====== SUPPLIED RECORDS
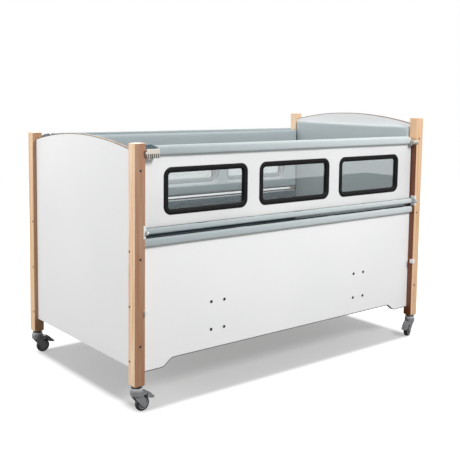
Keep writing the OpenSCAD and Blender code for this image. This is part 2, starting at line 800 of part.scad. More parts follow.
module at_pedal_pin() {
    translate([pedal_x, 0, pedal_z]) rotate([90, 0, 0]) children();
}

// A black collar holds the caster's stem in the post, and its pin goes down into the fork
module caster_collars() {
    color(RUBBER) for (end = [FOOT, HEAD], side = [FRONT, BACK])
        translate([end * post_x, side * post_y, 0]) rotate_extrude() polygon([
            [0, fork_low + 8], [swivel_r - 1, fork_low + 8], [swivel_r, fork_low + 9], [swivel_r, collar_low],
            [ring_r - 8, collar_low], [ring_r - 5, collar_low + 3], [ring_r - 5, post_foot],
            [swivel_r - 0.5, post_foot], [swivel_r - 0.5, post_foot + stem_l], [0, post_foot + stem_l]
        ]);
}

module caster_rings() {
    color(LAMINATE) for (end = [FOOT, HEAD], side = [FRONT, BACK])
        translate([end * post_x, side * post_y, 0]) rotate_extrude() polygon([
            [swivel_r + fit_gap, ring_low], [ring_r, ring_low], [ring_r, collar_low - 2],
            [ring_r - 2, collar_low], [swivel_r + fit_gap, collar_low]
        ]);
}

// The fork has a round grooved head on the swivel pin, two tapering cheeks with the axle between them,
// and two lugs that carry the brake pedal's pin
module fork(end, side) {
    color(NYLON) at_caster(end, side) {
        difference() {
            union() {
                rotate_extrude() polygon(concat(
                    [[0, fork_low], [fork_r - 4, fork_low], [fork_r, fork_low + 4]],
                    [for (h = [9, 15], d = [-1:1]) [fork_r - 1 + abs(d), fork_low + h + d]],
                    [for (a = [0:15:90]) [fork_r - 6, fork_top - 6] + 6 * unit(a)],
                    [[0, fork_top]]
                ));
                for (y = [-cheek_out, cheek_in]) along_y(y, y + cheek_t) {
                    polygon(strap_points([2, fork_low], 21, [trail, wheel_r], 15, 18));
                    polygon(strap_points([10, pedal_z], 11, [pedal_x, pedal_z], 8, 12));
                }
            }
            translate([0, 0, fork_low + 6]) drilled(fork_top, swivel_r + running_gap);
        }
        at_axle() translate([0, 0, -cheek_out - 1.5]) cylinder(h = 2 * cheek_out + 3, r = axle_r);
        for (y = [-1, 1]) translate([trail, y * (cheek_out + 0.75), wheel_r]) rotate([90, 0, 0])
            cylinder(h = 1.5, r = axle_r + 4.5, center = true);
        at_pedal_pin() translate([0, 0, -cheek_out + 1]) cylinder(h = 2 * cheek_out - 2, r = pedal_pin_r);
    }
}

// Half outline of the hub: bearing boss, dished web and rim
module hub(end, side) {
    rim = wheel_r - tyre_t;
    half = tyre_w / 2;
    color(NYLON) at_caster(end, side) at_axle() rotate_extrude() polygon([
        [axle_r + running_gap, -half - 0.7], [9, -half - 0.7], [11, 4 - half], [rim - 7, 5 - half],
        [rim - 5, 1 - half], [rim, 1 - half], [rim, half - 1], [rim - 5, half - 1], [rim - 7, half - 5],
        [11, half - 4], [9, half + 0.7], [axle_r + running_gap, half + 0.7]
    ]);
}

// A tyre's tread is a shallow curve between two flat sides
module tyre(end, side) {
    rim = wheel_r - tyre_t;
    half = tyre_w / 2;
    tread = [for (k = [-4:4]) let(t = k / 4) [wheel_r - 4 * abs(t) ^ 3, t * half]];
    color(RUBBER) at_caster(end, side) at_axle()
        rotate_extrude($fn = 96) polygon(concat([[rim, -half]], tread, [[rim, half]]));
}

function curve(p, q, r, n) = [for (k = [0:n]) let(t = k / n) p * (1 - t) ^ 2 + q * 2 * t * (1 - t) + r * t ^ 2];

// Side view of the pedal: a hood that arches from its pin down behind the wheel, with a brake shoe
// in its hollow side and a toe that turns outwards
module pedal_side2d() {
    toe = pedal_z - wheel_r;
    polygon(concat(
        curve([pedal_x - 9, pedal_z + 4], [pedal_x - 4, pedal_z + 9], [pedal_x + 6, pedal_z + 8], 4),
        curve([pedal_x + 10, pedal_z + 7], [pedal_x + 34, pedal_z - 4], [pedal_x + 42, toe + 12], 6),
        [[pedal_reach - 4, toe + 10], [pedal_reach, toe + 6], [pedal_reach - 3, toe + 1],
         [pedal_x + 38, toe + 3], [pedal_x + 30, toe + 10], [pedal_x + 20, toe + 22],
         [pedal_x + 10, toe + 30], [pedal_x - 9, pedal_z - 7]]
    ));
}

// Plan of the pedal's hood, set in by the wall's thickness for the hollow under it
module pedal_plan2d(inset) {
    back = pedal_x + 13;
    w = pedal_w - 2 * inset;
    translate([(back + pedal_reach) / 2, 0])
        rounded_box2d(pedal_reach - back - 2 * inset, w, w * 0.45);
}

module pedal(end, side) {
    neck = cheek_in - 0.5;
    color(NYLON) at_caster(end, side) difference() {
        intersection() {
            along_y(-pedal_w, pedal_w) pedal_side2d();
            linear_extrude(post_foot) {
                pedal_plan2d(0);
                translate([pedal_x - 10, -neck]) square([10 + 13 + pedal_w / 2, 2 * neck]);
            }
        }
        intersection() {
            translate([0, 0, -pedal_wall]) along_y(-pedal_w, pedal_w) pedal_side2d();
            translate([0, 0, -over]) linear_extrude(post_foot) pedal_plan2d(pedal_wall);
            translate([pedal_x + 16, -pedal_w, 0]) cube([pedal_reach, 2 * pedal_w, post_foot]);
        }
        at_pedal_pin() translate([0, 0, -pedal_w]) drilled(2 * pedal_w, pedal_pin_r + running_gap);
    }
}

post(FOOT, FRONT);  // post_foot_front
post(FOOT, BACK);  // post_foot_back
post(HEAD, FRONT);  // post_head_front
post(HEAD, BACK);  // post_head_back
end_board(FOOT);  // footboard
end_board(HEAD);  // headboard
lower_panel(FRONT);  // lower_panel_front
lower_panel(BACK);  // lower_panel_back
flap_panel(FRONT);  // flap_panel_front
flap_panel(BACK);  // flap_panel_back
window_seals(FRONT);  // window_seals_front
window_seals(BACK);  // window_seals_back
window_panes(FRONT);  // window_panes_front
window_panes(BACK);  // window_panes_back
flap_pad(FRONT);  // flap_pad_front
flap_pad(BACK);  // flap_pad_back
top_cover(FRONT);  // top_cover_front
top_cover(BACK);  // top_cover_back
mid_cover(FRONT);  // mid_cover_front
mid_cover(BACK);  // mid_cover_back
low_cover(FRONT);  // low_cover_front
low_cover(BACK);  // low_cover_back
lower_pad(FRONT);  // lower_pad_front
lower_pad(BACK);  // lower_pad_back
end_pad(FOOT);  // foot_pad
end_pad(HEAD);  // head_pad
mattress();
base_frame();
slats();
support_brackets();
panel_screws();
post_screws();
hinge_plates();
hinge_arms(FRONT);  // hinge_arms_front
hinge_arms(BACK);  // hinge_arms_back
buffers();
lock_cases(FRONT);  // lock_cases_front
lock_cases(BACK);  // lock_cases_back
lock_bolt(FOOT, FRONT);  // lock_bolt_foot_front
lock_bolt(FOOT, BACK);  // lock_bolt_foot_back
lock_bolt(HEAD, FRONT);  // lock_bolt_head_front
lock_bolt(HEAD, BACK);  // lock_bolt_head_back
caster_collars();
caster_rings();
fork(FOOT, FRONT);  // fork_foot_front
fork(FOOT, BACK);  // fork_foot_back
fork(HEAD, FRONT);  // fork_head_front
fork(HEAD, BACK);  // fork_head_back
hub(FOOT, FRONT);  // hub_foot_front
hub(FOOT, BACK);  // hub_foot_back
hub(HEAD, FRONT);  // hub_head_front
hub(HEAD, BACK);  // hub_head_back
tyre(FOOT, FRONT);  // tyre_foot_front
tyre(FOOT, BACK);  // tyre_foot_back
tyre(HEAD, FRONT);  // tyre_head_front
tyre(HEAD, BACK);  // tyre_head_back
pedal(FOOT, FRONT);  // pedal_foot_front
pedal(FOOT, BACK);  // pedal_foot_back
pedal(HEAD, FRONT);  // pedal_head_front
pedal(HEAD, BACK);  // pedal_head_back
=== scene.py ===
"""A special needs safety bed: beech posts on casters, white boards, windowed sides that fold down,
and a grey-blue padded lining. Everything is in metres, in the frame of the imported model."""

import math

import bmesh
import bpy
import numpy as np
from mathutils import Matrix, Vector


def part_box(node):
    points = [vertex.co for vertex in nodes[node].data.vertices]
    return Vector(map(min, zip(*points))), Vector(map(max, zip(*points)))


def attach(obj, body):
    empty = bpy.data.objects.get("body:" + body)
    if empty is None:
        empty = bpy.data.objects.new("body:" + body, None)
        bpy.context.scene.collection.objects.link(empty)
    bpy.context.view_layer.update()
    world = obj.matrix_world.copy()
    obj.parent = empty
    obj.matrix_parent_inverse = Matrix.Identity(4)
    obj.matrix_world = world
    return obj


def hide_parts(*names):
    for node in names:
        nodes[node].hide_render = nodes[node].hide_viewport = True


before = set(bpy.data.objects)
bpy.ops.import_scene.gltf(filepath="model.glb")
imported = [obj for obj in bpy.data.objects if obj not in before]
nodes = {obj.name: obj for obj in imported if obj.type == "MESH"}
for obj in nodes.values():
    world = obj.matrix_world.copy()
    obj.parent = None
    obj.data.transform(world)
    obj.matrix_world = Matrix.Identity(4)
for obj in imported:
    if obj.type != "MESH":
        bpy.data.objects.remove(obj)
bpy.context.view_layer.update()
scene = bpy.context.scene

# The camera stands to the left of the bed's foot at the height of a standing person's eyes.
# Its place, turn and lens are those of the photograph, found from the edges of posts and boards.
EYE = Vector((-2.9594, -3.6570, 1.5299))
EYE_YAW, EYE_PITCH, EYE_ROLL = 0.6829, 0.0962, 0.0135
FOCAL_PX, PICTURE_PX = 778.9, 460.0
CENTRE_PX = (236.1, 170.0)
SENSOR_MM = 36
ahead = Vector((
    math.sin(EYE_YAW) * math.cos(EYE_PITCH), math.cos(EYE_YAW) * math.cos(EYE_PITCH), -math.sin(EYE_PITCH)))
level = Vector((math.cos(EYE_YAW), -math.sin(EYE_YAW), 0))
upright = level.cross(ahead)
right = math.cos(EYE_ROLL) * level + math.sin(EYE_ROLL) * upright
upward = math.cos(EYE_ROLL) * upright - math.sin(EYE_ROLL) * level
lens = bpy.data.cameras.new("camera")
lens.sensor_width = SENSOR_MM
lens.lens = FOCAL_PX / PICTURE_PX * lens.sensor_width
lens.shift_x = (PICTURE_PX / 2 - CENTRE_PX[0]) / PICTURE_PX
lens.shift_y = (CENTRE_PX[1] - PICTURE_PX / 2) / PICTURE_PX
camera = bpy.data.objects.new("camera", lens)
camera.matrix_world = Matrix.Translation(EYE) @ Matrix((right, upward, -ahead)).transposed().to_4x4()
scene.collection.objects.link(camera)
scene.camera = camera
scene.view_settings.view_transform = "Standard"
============
====== SUPPLIED RECORDS
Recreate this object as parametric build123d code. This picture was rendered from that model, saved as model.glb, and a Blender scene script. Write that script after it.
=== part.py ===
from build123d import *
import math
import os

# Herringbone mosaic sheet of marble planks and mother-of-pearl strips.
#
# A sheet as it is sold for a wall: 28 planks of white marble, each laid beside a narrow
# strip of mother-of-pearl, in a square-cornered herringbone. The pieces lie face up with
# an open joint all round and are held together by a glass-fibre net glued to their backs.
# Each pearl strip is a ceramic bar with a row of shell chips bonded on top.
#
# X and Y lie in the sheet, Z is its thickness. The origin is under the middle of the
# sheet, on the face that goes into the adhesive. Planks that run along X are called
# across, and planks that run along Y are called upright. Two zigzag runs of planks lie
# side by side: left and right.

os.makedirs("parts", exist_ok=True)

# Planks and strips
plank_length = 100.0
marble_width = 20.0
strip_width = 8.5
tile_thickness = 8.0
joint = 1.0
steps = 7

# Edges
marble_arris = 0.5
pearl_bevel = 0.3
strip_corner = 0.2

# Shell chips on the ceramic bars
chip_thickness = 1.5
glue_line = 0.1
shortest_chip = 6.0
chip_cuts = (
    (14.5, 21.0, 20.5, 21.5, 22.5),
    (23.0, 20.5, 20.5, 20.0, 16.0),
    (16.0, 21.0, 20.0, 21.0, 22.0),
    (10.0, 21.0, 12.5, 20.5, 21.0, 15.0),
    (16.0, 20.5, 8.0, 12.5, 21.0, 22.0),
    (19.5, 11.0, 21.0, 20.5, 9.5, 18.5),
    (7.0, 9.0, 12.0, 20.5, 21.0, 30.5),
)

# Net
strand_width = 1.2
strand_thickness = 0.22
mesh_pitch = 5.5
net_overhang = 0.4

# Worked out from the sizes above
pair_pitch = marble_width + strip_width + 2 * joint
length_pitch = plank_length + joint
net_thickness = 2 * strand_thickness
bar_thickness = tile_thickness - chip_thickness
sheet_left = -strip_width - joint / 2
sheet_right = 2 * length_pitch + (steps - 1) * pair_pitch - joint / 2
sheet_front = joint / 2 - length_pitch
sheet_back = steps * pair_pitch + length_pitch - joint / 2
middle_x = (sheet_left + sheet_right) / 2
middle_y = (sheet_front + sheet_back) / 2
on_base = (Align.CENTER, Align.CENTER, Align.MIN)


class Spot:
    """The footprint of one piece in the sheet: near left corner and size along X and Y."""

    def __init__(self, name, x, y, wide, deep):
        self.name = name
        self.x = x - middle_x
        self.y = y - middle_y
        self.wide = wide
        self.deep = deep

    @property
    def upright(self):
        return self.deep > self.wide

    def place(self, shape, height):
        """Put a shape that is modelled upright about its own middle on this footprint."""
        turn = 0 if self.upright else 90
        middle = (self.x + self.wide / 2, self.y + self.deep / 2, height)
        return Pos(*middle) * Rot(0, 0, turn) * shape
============
Show every line that contains the word "context".

        bpy.context.scene.collection.objects.link(empty)
    bpy.context.view_layer.update()
bpy.context.view_layer.update()
scene = bpy.context.scene